The lower AC input to RF output efficiency of the lower powered transmitters
arises from the fixed overhead in all units for losses OTHER than in the RF
amplifiers, i.e., power supply losses, exciter and controller power, RF
combiner and harmonic filter losses, and cooling power--the AC consumption
for which in low power units is a larger proportion of the total.

NOW, if the PA finals, accounting for 22KW are 80% efficient, that
must mean that they only consume 27.5KW of power to do so, and that
with a power input rating of 31KW then leaves the IPA (an identical
80% efficiency module) and control circuitry to absorb 3.5KW to
deliver the drive of .845KW.
It follows that for an 80% efficient IPA, it accounts for 1KW power
consumption. This remainder is easily attributable to power supply
losses (if we simply assign an industrial average efficiency of 95%
for power conversion) otherwise the system TTL circuits and LCD meters
suck down 2.5KW on their own.

Your analytical skills are seriously wanting. Please re-read my response
above.

It is quite evident that such transmitters are no where
near these vaunted examples - but few dare venture into these
dissections.

It is "evident" only to those who don't understand the subject. Others have
not dared to venture into these dissections probably because THEY know
better.

RF

Richard Clark wrote:
"There is an amusing claim, however, for their power module(s) "Each
module is conservatively rated to produce 850W of power into a system
VSWR of 1,5:11."
Not a very good copy editing job is my guess."

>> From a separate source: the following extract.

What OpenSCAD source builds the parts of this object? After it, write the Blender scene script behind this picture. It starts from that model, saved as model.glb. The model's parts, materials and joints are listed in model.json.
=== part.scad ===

Richard must be right. I guess a finger was left too long on the no.1
key and nobody caught it in time.

I admire Gates` scheme of paralleling many relatively low powered
amplifiers. If one fails, you can continue almost as if nothing
happened. Very nice.

Best regards, Richard Harrison, KB5WZI

"Richard Harrison" wrote
The FM amplifier does not need linearity. Amplitude distortion is
irrevelant. Severe clipping to remove amplitude variations
is common practice.

Not so. You confuse receivers with transmitters. Limiting is supplied by
the IF strips of FM receivers to reduce/remove AM components on the incoming
wave, but FM broadcast transmitters are operated well below any
limiting/clipping level, and that is probably true of ham FM txs also.

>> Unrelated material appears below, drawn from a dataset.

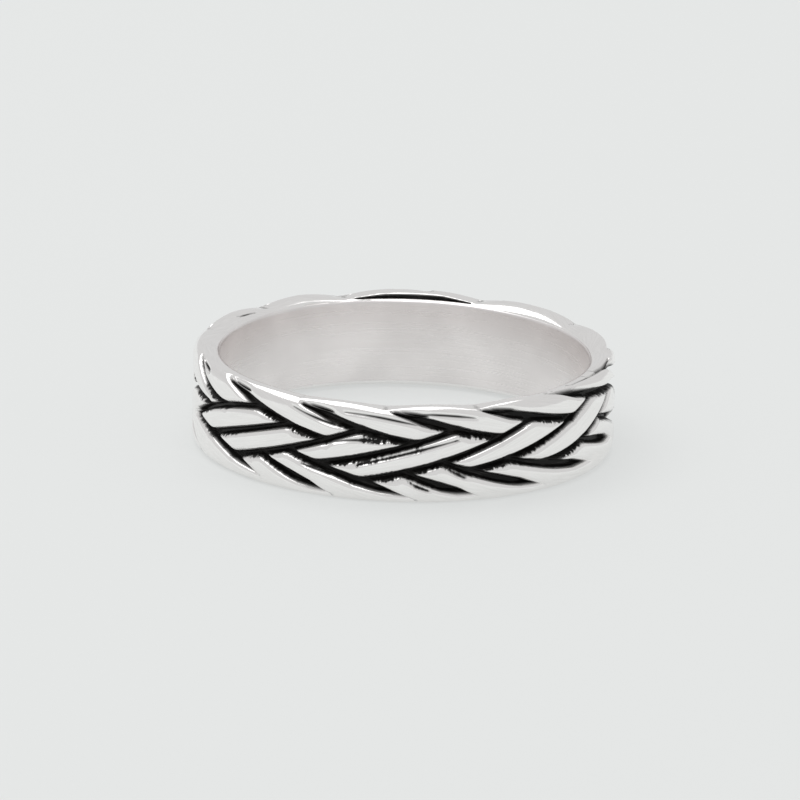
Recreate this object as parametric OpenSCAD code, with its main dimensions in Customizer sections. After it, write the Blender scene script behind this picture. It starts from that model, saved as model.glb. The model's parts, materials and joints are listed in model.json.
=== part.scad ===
// Braided band ring, cast in silver.
// A plain round sleeve carries a raised braid of flat strands, parted by deep grooves.
// The ring lies on its side. Its finger axis is Z, and its lower rim touches Z = 0.

/* [Sleeve] */
// Inner diameter of the ring, mm
finger_d = 19; // [16:0.1:22]
// Thickness of the plain sleeve inside the braid, mm
sleeve_wall = 0.46; // [0.42:0.01:0.5]
// Height of the plain sleeve along the finger, mm
sleeve_h = 4.5; // [4.4:0.02:4.6]

/* [Band] */
// Height of the band over the strands, along the finger, mm
band_h = 5.1; // [5:0.02:5.2]
// Radial thickness of the whole band, from the finger hole to the strands' crowns, mm
band_wall = 1.38; // [1.36:0.01:1.42]
// Radial width of the rims' outer quarter ellipse, up to the crest, mm
rim_w = 0.43; // [0.4:0.01:0.46]
// Height of the rims' outer quarter ellipse, mm
rim_h = 0.7; // [0.66:0.01:0.74]
// Height of the rims' inner quarter ellipse, from the crest down to the sleeve, mm
inner_rim_h = 0.45; // [0.4:0.01:0.46]

/* [Braid] */
// Height of a strand's crown above its own flanks, mm
crown_h = 0.24; // [0.2:0.01:0.3]
// How far a strand's flank reaches in from a groove, mm
crown_r = 0.3; // [0.2:0.01:0.36]
// Depth of the grooves between the strands, mm
groove_depth = 0.55; // [0.4:0.01:0.6]
// Radius that rounds the strands' ends between two grooves, mm
corner_r = 0.05; // [0.03:0.01:0.08]

/* [Mesh] */
// Columns of the relief round the ring
columns = 182; // [150:1:190]

/* [Hidden] */
$fn = 64;
SILVER = [0.84, 0.83, 0.82];

finger_r = finger_d / 2;
outer_r = finger_r + band_wall;
half_h = band_h / 2;
mid_z = half_h;
// Radius of the rims' crests, and how far their inner slope reaches in from there
crest_r = outer_r - rim_w;
inner_rim_w = crest_r - finger_r - 0.05;
// Section positions at which a rim starts and at which it is highest
rim_start = half_h - rim_h;
rim_end = rim_start + norm([rim_w, rim_h]) * PI / sqrt(8);
// Section position at which the rim's inside meets the sleeve
rim_foot = rim_end + norm([inner_rim_w, inner_rim_h]) * PI / sqrt(8);
// Section position at which the braid's skin ends, hidden inside the sleeve's wall
relief_edge = rim_foot + 0.3;
// Width of a groove's wall below the strand's flank
groove_wall = 0.1;
// Power of the curve of a strand's flank, 2 is an ellipse
flank_power = 2.2;
// Distance over which a groove's upper side turns into its lower one past its ends
side_blend = 0.3;
mm_per_deg = outer_r * PI / 180;

// One row for each groove: the angle round the ring from its front, in degrees, and the height
// above the band's middle, in mm, at which it starts, the same for its end, and how far it bows.
FROM_ANGLE = 0;
FROM_S = 1;
TO_ANGLE = 2;
TO_S = 3;
BOW = 4;
// From the upper rim down to the right
FRONT_UPPER = [
    [-77, 2.4, -57, 0.95, -0.28],
    [-56, 2.45, -21, 0.5, -0.17],
    [-28.5, 2.25, 4, 0.62, -0.15],
    [-2.5, 2.3, 27.5, 0.74, -0.1],
    [22.5, 2.3, 54, 0.98, -0.1],
    [45.5, 2.78, 84, 1.4, -0.3],
    [73, 3, 107, 0.75, -0.2],
    [252, 2.5, 293, 0.55, -0.4],
];
// From the lower left up to the right, across the middle
FRONT_MIDDLE = [
    [-77, -0.45, -42, 1.48, 0.3],
    [-66, -0.95, -33, 0.95, 0],
    [-54, -1.5, -11, 1.25, -0.15],
    [-25, -0.85, 15, 1.28, -0.12],
    [-13, -1.5, 38.5, 1.5, -0.3],
    [18, -0.92, 64, 1.8, -0.36],
    [42, -1, 78, 1.45, -0.52],
    [80, -0.85, 117, 1.4, -0.1],
    [254, -0.4, 281, 0.7, 0],
];
// From the middle down to the right, to the lower rim
FRONT_LOWER = [
    [-77, -0.5, -42.5, -2.08, 0.15],
    [-42, -0.92, -20, -2.3, -0.07],
    [-33, -0.38, 3, -2.3, 0],
    [1, -1, 20.5, -2.2, -0.08],
    [11, -0.42, 42, -2.13, -0.13],
    [30, -0.5, 62.5, -1.75, -0.12],
    [58, -0.45, 80, -1.4, 0],
    [70, 0.2, 103, -1.7, 0.1],
    [93, 0.05, 133, -2.2, 0],
];
// Angles at which the strands turn over the upper rim at the back, where the braid runs evenly
BACK_TURNS = [100, 125, 156, 178, 201, 228];
UPPER_GROOVES = concat(FRONT_UPPER, [for (a = BACK_TURNS) [a - 4, 2.6, a + 30, 0.75, -0.15]]);
MIDDLE_GROOVES = concat(FRONT_MIDDLE, [for (a = BACK_TURNS) [a + 5, -0.75, a + 42, 1.4, -0.1]]);
LOWER_GROOVES = concat(FRONT_LOWER, [for (a = BACK_TURNS) [a + 18, 0.05, a + 58, -2.2, 0]]);
// Half the width of each kind of groove at shares of its length
UPPER_HALF_WIDTHS = [[0, 0.1], [0.25, 0.25], [0.5, 0.2], [0.75, 0.15], [1, 0.15]];
MIDDLE_HALF_WIDTHS = [[0, 0.16], [1, 0.16]];
LOWER_HALF_WIDTHS = [[0, 0.15], [0.25, 0.2], [0.5, 0.25], [0.75, 0.22], [1, 0.03]];
// How much further the flanks below each kind of groove reach, where the strands dive under it
UPPER_DIVES = [[0, 0], [0.25, 0], [0.5, 0.6], [0.75, 1], [1, 1]];
MIDDLE_DIVES = [[0, 1], [0.25, 1], [0.5, 0.3], [0.75, 0], [1, 0]];
LOWER_DIVES = [[0, 0.3], [0.5, 0.3], [1, 0]];

// One row for each notch in the upper rim, where one strand dives under the next: its angle round
// the ring and its depth
RIM_NOTCHES = [[90, 0.06], [123, 0.14], [158, 0.32], [199, 0.36], [226, 0.28], [255, 0.12]];
// How far a notch reaches to each side, in degrees
notch_reach = 15;

GROOVES = 0;
HALF_WIDTHS = 1;
DIVES = 2;
KINDS = [
    [UPPER_GROOVES, UPPER_HALF_WIDTHS, UPPER_DIVES],
    [MIDDLE_GROOVES, MIDDLE_HALF_WIDTHS, MIDDLE_DIVES],
    [LOWER_GROOVES, LOWER_HALF_WIDTHS, LOWER_DIVES],
];

// How the relief's columns lean so that they run along the grooves: angle at heights on the band
LEAN = [[-3.2, 13], [-0.8, -30], [1, 0], [3.2, -31]];

// Eased step from 0 to 1
function smooth(x) = let (c = min(1, max(0, x))) c * c * (3 - 2 * c);

function total(list) = list * [for (value = list) 1];

// Distance from a groove's edge, negative inside it, and how the strand there dives under it
function beside(groove, kind, angle, s) = let (
    span = (groove[TO_ANGLE] - groove[FROM_ANGLE]) * mm_per_deg,
    middle = (groove[FROM_ANGLE] + groove[TO_ANGLE]) / 2,
    along = ((angle - middle + 540) % 360 - 180) * mm_per_deg / span + 0.5,
    t = min(1, max(0, along)),
    climb = groove[TO_S] - groove[FROM_S],
    rise = s - groove[FROM_S] - climb * t - 4 * groove[BOW] * t * (1 - t),
    slope = (climb + 4 * groove[BOW] * (1 - 2 * t)) / span,
    away = norm([(along - t) * span, rise / norm([1, slope])])
) [away - lookup(t, kind[HALF_WIDTHS]), lookup(t, kind[DIVES]) * smooth(0.5 - rise / side_blend)];

// Depth of a strand's flank or of a groove, at a distance from the groove's edge
function groove_profile(edge, dive) = let (
    side = min(1, max(0, 1 - edge / (crown_r * (1 + dive)))),
    flank = crown_h * (1 - pow(1 - pow(side, flank_power), 1 / flank_power))
) flank + (groove_depth - crown_h) * smooth(-edge / groove_wall);

// Depth of the braid below the band's smooth outline
function braid_depth(angle, s) = let (
    places = [for (kind = KINDS) for (groove = kind[GROOVES]) beside(groove, kind, angle, s)],
    pulls = [for (place = places) exp(-place[0] / corner_r)],
    dives = [for (place = places) place[1]],
    dive = dives * pulls / total(pulls)
) groove_profile(-corner_r * ln(total(pulls)), dive);

// Depth of the notches in the upper rim
function notch_depth(angle, s) = smooth((s - rim_start) / (rim_end - rim_start))
    * smooth((rim_foot - s) / (rim_foot - rim_end))
    * max([for (notch = RIM_NOTCHES)
        notch[1] * pow(max(0, 1 - abs((angle - notch[0] + 540) % 360 - 180) / notch_reach), 2)]);

// Radius and height of the band's smooth outline at section position s, sunk by depth d
function section(s, d) = let (
    a = abs(s),
    turn = 90 * min(1, max(0, (a - rim_start) / (rim_end - rim_start))),
    inside_turn = 90 * min(1, max(0, (a - rim_end) / (rim_foot - rim_end))),
    below_foot = max(0, a - rim_foot),
    r = a < rim_end
        ? crest_r + (rim_w - d) * cos(turn)
        : crest_r - (inner_rim_w - d) * sin(inside_turn),
    z = a < rim_start ? a
        : a < rim_end ? rim_start + (rim_h - d) * sin(turn)
        : half_h - inner_rim_h + (inner_rim_h - d) * cos(inside_turn) - below_foot
) [r, s < 0 ? -z : z];

// Point of the relief at an angle round the ring and section position s
function relief_point(angle, s) = let (
    rz = section(s, max(braid_depth(angle, s), notch_depth(angle, s)))
) [rz[0] * sin(angle), -rz[0] * cos(angle), mid_z + rz[1]];

// Section positions of the relief's rows, from the upper edge to the lower one
function row_positions() = let (
    face_rows = 22,
    slope = rim_foot - rim_end,
    inside = [relief_edge, rim_foot, rim_foot - slope / 3, rim_end + slope / 3],
    face = [for (n = [0:face_rows]) rim_end * (1 - 2 * n / face_rows)]
) concat(inside, face, [for (n = [len(inside) - 1:-1:0]) -inside[n]]);

// The raised braid: one closed skin, whose inner wall lies hidden inside the sleeve
module braid() {
    rows = row_positions();
    row_count = len(rows);
    pitch = 360 / columns;
    // Columns that the relief leans by from its upper edge to its lower one
    skew = round((lookup(-relief_edge, LEAN) - lookup(relief_edge, LEAN)) / pitch);
    points = [
        for (c = [0:columns - 1])
            for (s = rows)
                relief_point(c * pitch + lookup(s, LEAN), s)
    ];
    function at(c, r) = r < row_count
        ? (c % columns) * row_count + r
        : ((c + skew) % columns) * row_count;
    faces = [
        for (c = [0:columns - 1])
            for (r = [0:row_count - 1])
                for (half = [0, 1])
                    half == 0
                        ? [at(c, r), at(c + 1, r), at(c, r + 1)]
                        : [at(c + 1, r), at(c + 1, r + 1), at(c, r + 1)]
    ];
    polyhedron(points = points, faces = faces, convexity = 6);
}

// The plain sleeve round the finger, with full round edges
module sleeve() {
    edge_r = sleeve_wall / 2;
    straight = sleeve_h - 2 * edge_r;
    translate([0, 0, mid_z])
        rotate_extrude($fn = 128) {
            translate([finger_r, -straight / 2]) square([sleeve_wall, straight]);
            for (side = [-1, 1])
                translate([finger_r + edge_r, side * straight / 2]) circle(r = edge_r, $fn = 32);
        }
}

module braided_band() {
    color(SILVER) union() {
        sleeve();
        braid();
    }
}

braided_band();
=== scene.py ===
# Braided band ring in silver: polished strands, blackened grooves and a satin sleeve.
import json
import math

import bmesh
import bpy
import numpy as np
from mathutils import Matrix, Vector


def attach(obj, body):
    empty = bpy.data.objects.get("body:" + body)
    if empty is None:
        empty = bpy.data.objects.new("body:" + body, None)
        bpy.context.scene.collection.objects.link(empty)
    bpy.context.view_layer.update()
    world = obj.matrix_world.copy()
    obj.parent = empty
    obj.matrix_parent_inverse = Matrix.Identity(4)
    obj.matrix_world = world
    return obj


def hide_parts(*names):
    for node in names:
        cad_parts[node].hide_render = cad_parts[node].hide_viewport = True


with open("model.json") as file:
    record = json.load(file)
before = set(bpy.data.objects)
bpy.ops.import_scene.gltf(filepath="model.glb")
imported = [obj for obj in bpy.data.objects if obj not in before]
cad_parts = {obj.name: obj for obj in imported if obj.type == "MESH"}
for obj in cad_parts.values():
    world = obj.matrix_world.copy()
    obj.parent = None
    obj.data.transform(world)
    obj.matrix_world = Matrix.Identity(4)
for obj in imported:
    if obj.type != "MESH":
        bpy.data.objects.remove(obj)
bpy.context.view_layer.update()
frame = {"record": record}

MM = 0.001
FULL_TURN = 2 * math.pi
QUARTER_TURN = math.pi / 2


def quarter_arc(width, height):
    """Length of a quarter of an ellipse with these half axes, very nearly."""
    return math.hypot(width, height) * math.pi / math.sqrt(8)


# Band
BORE = frame["record"]["mounts"][0]
FINGER_R = BORE["dims"]["r_mm"] * MM
MID_Z = BORE["pos_m"][2]
BAND_WALL = 1.38 * MM
OUTER_R = FINGER_R + BAND_WALL
HALF_H = 2.55 * MM
# Millimetres for each degree round the band's outside
MM_PER_DEG = math.radians(OUTER_R / MM)

# Sleeve: a spun strip with full round edges
SLEEVE_WALL = 0.46 * MM
SLEEVE_H = 4.5 * MM
SLEEVE_SEGMENTS = 32
SLEEVE_STEPS = 288

# Rims: each is a quarter ellipse outside its crest, and a wider one inside, down to the sleeve
RIM_W = 0.43 * MM
RIM_H = 0.7 * MM
CREST_R = OUTER_R - RIM_W
RIM_FOOT_GAP = 0.05 * MM
INNER_RIM_W = CREST_R - FINGER_R - RIM_FOOT_GAP
INNER_RIM_H = 0.45 * MM

# Positions along the band's section, from its middle: where the rim starts to turn, where it
# is highest, where its inside meets the sleeve, and where the skin ends inside the sleeve
SKIN_TUCK = 0.3 * MM
RIM_START = HALF_H - RIM_H
RIM_TOP = RIM_START + quarter_arc(RIM_W, RIM_H)
RIM_FOOT = RIM_TOP + quarter_arc(INNER_RIM_W, INNER_RIM_H)
SKIN_EDGE = RIM_FOOT + SKIN_TUCK

# Relief, in millimetres. Beside a groove the strands round off, CROWN_H deep over a width of
# CROWN_R, and the groove's walls drop from there to its full depth. Crevices and creases have a
# depth of their own.
CROWN_H = 0.24
CROWN_R = 0.3
CROWN_POWER = 2.2
GROOVE_DEPTH = 0.55
GROOVE_WALL = 0.1
CREVICE_DEPTH = 0.36
CREASE_DEPTH = 0.07
CREASE_FLANK = 0.12
# How round the corners are where grooves meet, and how wide the change is from the strand above
# a groove to the one that dives under it, in millimetres
CORNER_R = 0.05
SIDE_BLEND = 0.3

# Angles at which the strands turn over the upper rim at the back, where the braid runs evenly
BACK_TURNS = (100, 125, 156, 178, 201, 228)

# The braid's strands lie between grooves. One row for each groove: the angle round the ring from
# its front in degrees and the height above the middle of the band in millimetres at which it
# starts, the same for its end, and how far its middle bows. On the rim the height counts on
# along the rim's curve.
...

Synchronous and asynchcronous AM are low in broadcast FM tx RF stages (the
FCC spec is -50dBc), but not because the FM amplifiers are "clipping."
Broadcast FM txs easily can be adjusted over an output power range of ~25%
to 105% or more simply by adjusting drive to the PA (keeping constant PA
volts). This technique often is used for output power control/VSWR
foldback, actually.

Clipping generates harmonics and FCC rules limit harmonic
transmission in all services. .. I would be surprised if some
final filter were not used to guarantee compliance with the rules.

You are confused again. I wrote that no "tank circuit or in-band filter(s)"
were necessary to achieve the high efficiency I described. Your post I was
responding to states that a "tank circuit and other filters" are necessary
for high efficiency -- that is not true.

Harmonics are present at the PA output of an FM transmitter, but "clipping"
is not the process whereby they are generated, as I state above. They are
reduced to legal values using a lowpass/harmonic filter. The FCC
attenuation spec for harmonics and spurs more than 600kHz from Fc is 80dB
below the unmodulated carrier.

The lowpass/harmonic filter does not improve efficiency--it has a small
amount of insertion loss in the FM band.

RF

Richard Fry wrote:
"Not so. You confuse receivers and transmitters."

FM transmitters often use Class C amplifiers and frequency multipliers
on the modulated signal. An AM signal can not be amplified by a Class C
amplifier because of severe distortion of the modulated signal. In FM,
amplitude distortion is irrelevant no matter where it occurs, receiver
or transmitter. The recovered audio will sound just fine. It`s one of
the many advantages of FM.

Best regards, Richard Harrison, KB5WZI